Column Description MFT Source
path Full path + filename Reconstructed from parent_frs
name Filename only $FILE_NAME attribute
pathonly Directory path only Derived from path
type File extension Derived from name
size Actual file size $DATA attribute
sizeondisk Allocated size $DATA attribute (allocated)
created Creation time $STANDARD_INFORMATION
written Last write time $STANDARD_INFORMATION
accessed Last access time $STANDARD_INFORMATION
decendents Descendant count Requires tree traversal
r Read-only flag $STANDARD_INFORMATION flags
a Archive flag $STANDARD_INFORMATION flags
s System flag $STANDARD_INFORMATION flags
h Hidden flag $STANDARD_INFORMATION flags
o Offline flag $STANDARD_INFORMATION flags
directory Is directory $FILE_NAME flags
compressed Is compressed $STANDARD_INFORMATION flags
encrypted Is encrypted $STANDARD_INFORMATION flags
sparse Is sparse $STANDARD_INFORMATION flags
reparse Is reparse point $STANDARD_INFORMATION flags
attributevalue Raw flags value $STANDARD_INFORMATION flags

Special Separator Values

Keyword Character
TAB \t
NEWLINE / NEW LINE \n
SPACE
RETURN \r
DOUBLE "
SINGLE '
NULL \0

Dependencies

  • Phase CLI-1 is foundational - pattern parsing needed for all search features
  • Phase CLI-2 depends on MultiDriveMftReader (already implemented in Phase 2.6)
  • Phase CLI-4 can be implemented independently
  • Phase CLI-7 (tree columns) ✅ Complete - descendants, treesize, tree_allocated, bulkiness computed on-demand in uffs-core/tree.rs

Notes

  1. The reference implementation uses --drives=c,d,m syntax (equals sign). Our current implementation uses --drives C,D,E (space). Consider supporting both.

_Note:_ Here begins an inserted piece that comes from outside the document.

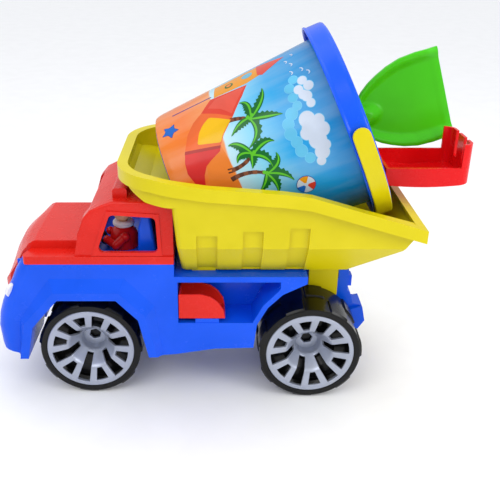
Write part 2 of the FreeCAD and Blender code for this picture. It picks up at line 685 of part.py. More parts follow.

  2. REGEX patterns in reference start with > and must be quoted. This is a unique syntax that needs careful parsing.

  3. The decendents (sic - typo in original) column requires tree traversal which is planned for Phase 3.5 in the main milestones.

  4. Some features marked as "NOT implemented yet" in the reference (like --case) should still be implemented for completeness.